= Hungarian Rugby Player of the Year =

The Hungarian Rugby Player of the Year (Az év rögbijátékosa) is awarded to the player voted the best in Hungary.

==History==
It was first awarded in 1992 with László Kump of Elefántok as the inaugural winner.
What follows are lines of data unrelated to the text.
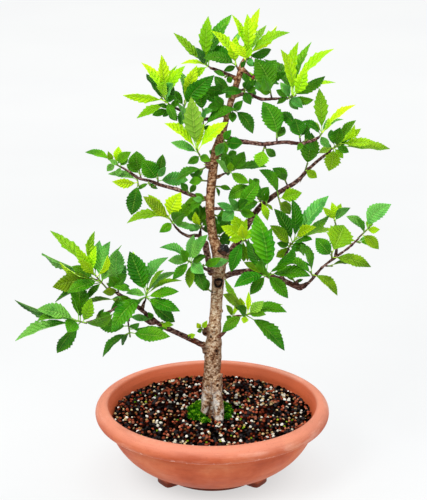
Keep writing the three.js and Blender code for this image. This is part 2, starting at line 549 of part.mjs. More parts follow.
// One leaf: a three-sided stalk and a blade with a toothed edge, thickest along the rib, folded and arched.
function leaf(root, [, clock, lean, length, width, turn, bend]) {
  const arch = length * drawIn(ARCH_SHARE);
  const fold = drawIn(FOLD);
  const drawnBend = drawIn(BEND_SHARE);
  const bow = length * (bend ?? drawnBend);
  const flat = Math.cos(THREE.MathUtils.degToRad(lean));
  const bearing = THREE.MathUtils.degToRad(clock);
  const forward = Math.sin(THREE.MathUtils.degToRad(lean));
  const along = new THREE.Vector3(Math.cos(bearing) * flat, -forward, Math.sin(bearing) * flat);
  const open = FRONT.clone().addScaledVector(along, -FRONT.dot(along)).normalize();
  const skyward = along.clone().cross(open);
  if (skyward.z < 0) skyward.negate();
  const tilt = THREE.MathUtils.degToRad(turn);
  const face = open.multiplyScalar(Math.cos(tilt)).addScaledVector(skyward, Math.sin(tilt));
  const side = face.clone().cross(along);

  const kind = length < SHORT_LEAF ? "short" : length < LONG_LEAF ? "middle" : "long";
  const stalk = STALK_SHARE * length + LONG_STALK_SHARE * Math.max(0, length - LONG_LEAF);
  const blade = length - stalk;
  const place = [];
  const put = (reach, out, lift) => {
    const curve = (4 * reach * (length - reach)) / (length * length);
    const point = root.clone().addScaledVector(along, reach);
    point.addScaledVector(side, out + bow * curve);
    point.addScaledVector(face, arch * curve + fold * Math.abs(out) + lift);
    place.push(...point.toArray());
    return place.length / 3 - 1;
  };
  const ring = (reach) => [
    put(reach, -STALK_RADIUS, -STALK_RADIUS / 2),
    put(reach, STALK_RADIUS, -STALK_RADIUS / 2),
    put(reach, 0, STALK_RADIUS),
  ];
  const start = ring(0);
  const neck = ring(stalk);
  const tip = put(length, 0, 0);
  const edgeReach = [stalk, ...EDGES[kind].map(([share]) => stalk + share * blade), length];
  const edge = (hand, first) => [
    first,
    ...EDGES[kind].map(([share, wide]) => put(stalk + share * blade, (hand * wide * width) / 2, 0)),
    tip,
  ];
  const left = edge(-1, neck[0]);
  const right = edge(1, neck[1]);
  const ribReach = RIBS[kind].map((share) => stalk + share * blade);
  const rib = (lift) => ribReach.map((reach) => put(reach, 0, lift));
  const upper = [neck[2], ...rib(LEAF_HALF_THICK), tip];
  const lower = [...rib(-LEAF_HALF_THICK), tip];
  const upperReach = [stalk, ...ribReach, length];
  const lowerReach = [...ribReach, length];
  const faces = [
    [start[0], start[2], start[1]],
    ...[[0, 1], [1, 2], [2, 0]].flatMap(([k, next]) => [
      [start[k], start[next], neck[next]],
      [start[k], neck[next], neck[k]],
    ]),
    [neck[0], neck[1], lower[0]],
    ...strip(upper, upperReach, left, edgeReach),
    ...strip(right, edgeReach, upper, upperReach),
    ...strip(left, edgeReach, lower, lowerReach),
    ...strip(lower, lowerReach, right, edgeReach),
  ];
  const geometry = new THREE.BufferGeometry();
  geometry.setAttribute("position", new THREE.BufferAttribute(new Float32Array(place), 3));
  geometry.setIndex(faces.flat());
  return solidOf(geometry);
}

// Triangles between two lines of points that end in the same point.
function strip(one, oneReach, other, otherReach) {
  const faces = [];
  let a = 0;
  let b = 0;
  while (a < one.length - 2 || b < other.length - 2) {
    const onOne = b === other.length - 2 || (a < one.length - 2 && oneReach[a + 1] < otherReach[b + 1]);
    const next = onOne ? one[a + 1] : other[b + 1];
    faces.push([one[a], other[b], next]);
    if (onOne) a += 1;
    else b += 1;
  }
  faces.push([one[a], other[b], one[a + 1]]);
  return faces;
}

// A leafy spur: a short straight green stem that starts at the wood, with its leaves sunk into it.
function spur([start, end], leaves, grownWood) {
  const from = new THREE.Vector3(...start);
  const to = new THREE.Vector3(...end);
  const past = to.clone().addScaledVector(to.clone().sub(from).normalize(), SPUR_PAST);
  const stem = rod([start, past.toArray()], [SPUR_RADIUS, SPUR_RADIUS], SPUR_SIDES).subtract(grownWood);
  return leaves.reduce((sum, row) => sum.add(leaf(from.clone().lerp(to, row[0]), row)), largest(stem));
}

const grownWood = wood(GAP);
addPiece("pot", pot(), "terracotta");
addPiece("screen_left", screen(-DRAIN_OFFSET), "mesh");
addPiece("screen_right", screen(DRAIN_OFFSET), "mesh");
addPiece("soil", soil(grownWood), "soil");
addPiece("moss", moss(grownWood), "moss");
addPiece("trunk_and_branches", wood(0), "bark");
addPiece("wound_seal", seal(grownWood), "seal");
for (const [name, [points, leaves]] of Object.entries(SPURS)) {
  addPiece(`leaves_${name}`, spur(points, leaves, grownWood), "leaf");
}

export default tree;
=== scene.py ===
import math
import random

import bmesh
import bpy
import numpy as np
from mathutils import Matrix, Vector, kdtree, noise


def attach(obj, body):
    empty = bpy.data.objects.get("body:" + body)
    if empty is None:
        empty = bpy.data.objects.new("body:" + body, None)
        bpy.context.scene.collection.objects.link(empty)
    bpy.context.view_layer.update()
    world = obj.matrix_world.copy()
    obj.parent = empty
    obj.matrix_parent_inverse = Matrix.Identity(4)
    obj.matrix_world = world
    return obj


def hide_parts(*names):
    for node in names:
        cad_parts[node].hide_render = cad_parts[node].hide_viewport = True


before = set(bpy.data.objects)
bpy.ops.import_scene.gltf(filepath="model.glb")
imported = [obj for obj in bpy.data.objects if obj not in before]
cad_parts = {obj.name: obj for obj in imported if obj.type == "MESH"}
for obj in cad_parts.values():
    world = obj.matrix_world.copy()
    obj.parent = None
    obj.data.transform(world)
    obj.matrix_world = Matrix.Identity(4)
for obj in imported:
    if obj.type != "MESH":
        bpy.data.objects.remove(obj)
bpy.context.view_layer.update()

MM = 0.001
# The way towards the camera, from which the turn of a leaf's face is counted.
FRONT = Vector((0, -0.953, 0.304))

# Pot
BASE_RADIUS = 54
POT_SEGMENTS = 144
# The pot's edges stay sharp where they turn by more degrees than this.
POT_CREASE = 38
SEAM_HEIGHT = 68.8
SEAM_SHADOW_HEIGHT = 66.1
# Radii and heights between which the clay's look changes to that of the inside, to painted shade on the lower
# wall and the base ring, to a paler rim that is partly faded clay and partly a painted highlight, and to the
# scuffed shoulder.
INSIDE_RADII = (122.2, 120)
INSIDE_HEIGHTS = (62, 66)
LOW_SHADE_HEIGHTS = (40, 4)
BASE_SHADE_HEIGHTS = (7.5, 4.2)
RIM_FADE_AND_HIGHLIGHT_HEIGHTS = (79.5, 92.5)
SCUFF_HEIGHTS = (60, 72)
FOOT_TURNS = (90, 215, 325)
FOOT_CIRCLE = 61.5
# Half of a foot's size towards the pot's middle and across.
FOOT_DEPTH = 8.4
FOOT_WIDTH = 10.2
# A foot from the floor up: height, and its size there as a share.
FOOT_STEPS = [(0, 0.93), (0.7, 0.99), (3, 1), (8.4, 1)]
DRAIN_RADIUS = 7
DRAIN_OFFSET = 30
# The rod that cuts a drain hole goes from below the pot to above its floor.
DRAIN_ENDS = (-10, 20)
DRAIN_SEGMENTS = 40

# Soil
GRAIN_SPACING = 3.35
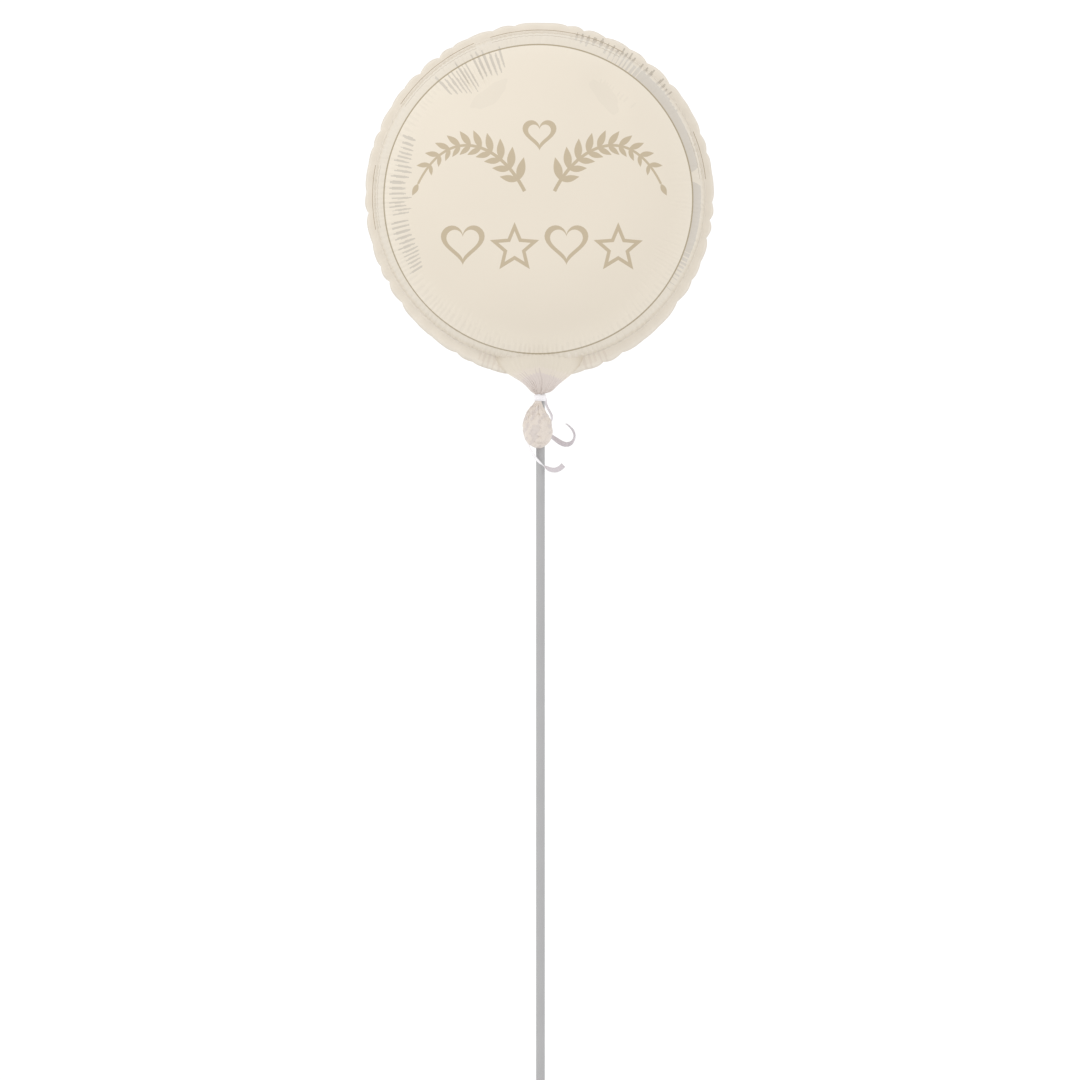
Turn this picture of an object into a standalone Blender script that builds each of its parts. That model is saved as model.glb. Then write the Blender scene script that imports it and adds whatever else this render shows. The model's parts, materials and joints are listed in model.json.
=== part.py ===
"""A round foil balloon on a stick, lying on its back.

Lengths are metres. The pieces are modelled in the balloon's own frame: X across the balloon,
Y along the stick towards the balloon, Z out of its face, with the middle of the balloon at
zero. An empty then tilts them, so that the object rests on the stick's lower end and on a
small flat spot of the balloon's back, and brings the middle of its box down to the origin.
"""
import math

import bmesh
import bpy
from mathutils import Vector

# The foil envelope: two flat discs welded round their edge, then filled
FLAT_DIAMETER = 0.457
SEAM_WIDTH = 0.009
INFLATED_SHARE = 0.7627
SEAM_RADIUS = (FLAT_DIAMETER / 2 - SEAM_WIDTH) * INFLATED_SHARE
EDGE_RADIUS = SEAM_RADIUS + SEAM_WIDTH

# The welded seam crimps into waves, because the filled balloon is narrower than its discs
FRILL_WAVES = 48
FRILL_THICKNESS = 0.0012
FRILL_DEPTH = 0.0018
SCALLOP_DEPTH = 0.0024
SCALLOP_LAG = 0.6
PLEAT_DEPTH = 0.0012
PLEATS_FROM = 0.84

# How the waves bunch up and how the scallops vary: by how much, how often round, from where
FRILL_SWAYS = ((1.1, 3, 0.8), (0.9, 8, 2.1))
SCALLOP_VARIES = (0.25, 5, 1.3)

# The seam is wider round the neck, where both discs run out into it
NECK_FLARE = 0.006
NECK_FLARE_SPREAD = math.radians(40)

# The balloon's back gives a little where it lies on the ground
FLAT_SPOT_PRESS = 0.004

# The neck, gathered by the ribbon, and the loose end of the foil below it
NECK_LENGTH = 0.0263
NECK_DIAMETER = 0.006
NECK_OFF_AXIS = -0.0012
SKIRT_HALF_WIDTH = 0.031
SKIRT_LEAN = 0.0035
SKIRT_DEPTH = 0.018
SKIRT_BULGE = 0.8
SEAM_SWELL = 1.4
SEAM_SPREAD = 1.1
ROOT_SWELL = 1.6
ROOT_LENGTH = 0.022
TAIL_LENGTH = 0.0475
TAIL_WIDTH = 0.0302
TAIL_DEPTH = 0.011
TAIL_DROOP = 1.55
TAIL_ROUNDNESS = 0.4
NECK_SIDES = 24

# The stick, tied on behind the neck
STICK_DIAMETER = 0.00885
STICK_LENGTH = 0.745
STICK_OFF_AXIS = 0.00096
STICK_PAST_TIE = 0.014
STICK_END_BEVEL = 0.0006
STICK_SIDES = 24

# The ribbon: wound round neck and stick, knotted behind, with two curled ends
TIE_WIDTH = 0.0068
TIE_THICKNESS = 0.0008
TIE_POINTS = 48
KNOT_LENGTH = 0.0078
KNOT_HEIGHT = 0.0052
KNOT_DEPTH = 0.004
RIBBON_WIDTH = 0.0052
RIBBON_THICKNESS = 0.0004
RIBBON_STEP = 0.0025

# Meshed pieces that touch keep this much air
GAP = 0.0003

NECK_RADIUS = NECK_DIAMETER / 2
STICK_RADIUS = STICK_DIAMETER / 2
TIE_Y = -(EDGE_RADIUS + NECK_LENGTH)
STICK_TOP_Y = TIE_Y + STICK_PAST_TIE
STICK_END_Y = STICK_TOP_Y - STICK_LENGTH
STICK_Z = -(NECK_RADIUS + GAP + STICK_RADIUS)
KNOT_SUNK_IN_TIE = 0.4
KNOT_Z = STICK_Z - STICK_RADIUS - GAP - TIE_THICKNESS - KNOT_DEPTH / 2 * (1 - KNOT_SUNK_IN_TIE)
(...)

Since 2006 there is also given an award to the best female player with Petra Pölöskei of Fehérvár receiving the first award.

==Winners==

| Year | Men's XV winner | Women's 7's winner | Men's 7's winner | Women's 7's U18 winner |
| 1992 | László Kump (Elefántok) |
| 1993 | Imre Horváth (Elefántok) |
| 1994 | Attila Kardos (Miskolc) |
| 1995 | Rolf Stub (Budapest Exiles) |
| 1996 | Gábor Makai (GAMF) |
| 1997 | Mihály Hoffman (Battai Bulldogok) |
| 1998 | Pál Túri (Kecskeméti Atlétika és Rugby Club) |
| 1999 | Zoltán Koller (Esztergomi Vitézek) |
| 2000 | Miklós Dobai (Battai Bulldogok) |
| 2001 | István Tóth (Elefántok) |
| 2002 | Zsolt Nagy (Esztergomi Vitézek) |
| 2003 | Viktor Madarász (Elefántok) |
| 2004 | Károly Suiogan (Esztergomi Vitézek) |
| 2005 | Zoltán Heckel (Esztergomi Vitézek) |
| 2006 | Pál Túri (Kecskeméti Atlétika és Rugby Club) | Petra Pölöskei (Fehérvár) |
| 2007 | Károly Suiogan (Esztergomi Vitézek) | Eszter Pap (Fehérvár) |
| 2008 | Péter Novák (Esztergomi Vitézek) |  |
| 2009 | Achilles Gyurcsik (Battai Bulldogok) | Mária Gyolcsos (Fehérvár) |
| 2010 | Gabriel Garin (Battai Bulldogok) | Mária Gyolcsos (Fehérvár) |
| 2011 | Máté Tóth HUN XV(Battai Bulldogok) | Csilla Fehér HUN 7's(Battai Bulldogok) | Gergő Gáspár HUN 7's(Pécsi Indiánok) | Edina Péter HUN 7's U18(Agárd Angles) |
| 2012 | Gregoire Collet HUN XV(Esztergomi Vitézek) | Csilla Fehér HUN 7's(Battai Bulldogok) | László Teisenhoffer HUN 7's(Battai Bulldogok) |

==Trivia==
- The Miskolc club, for which Attila Kardos played, has since gone out of existence.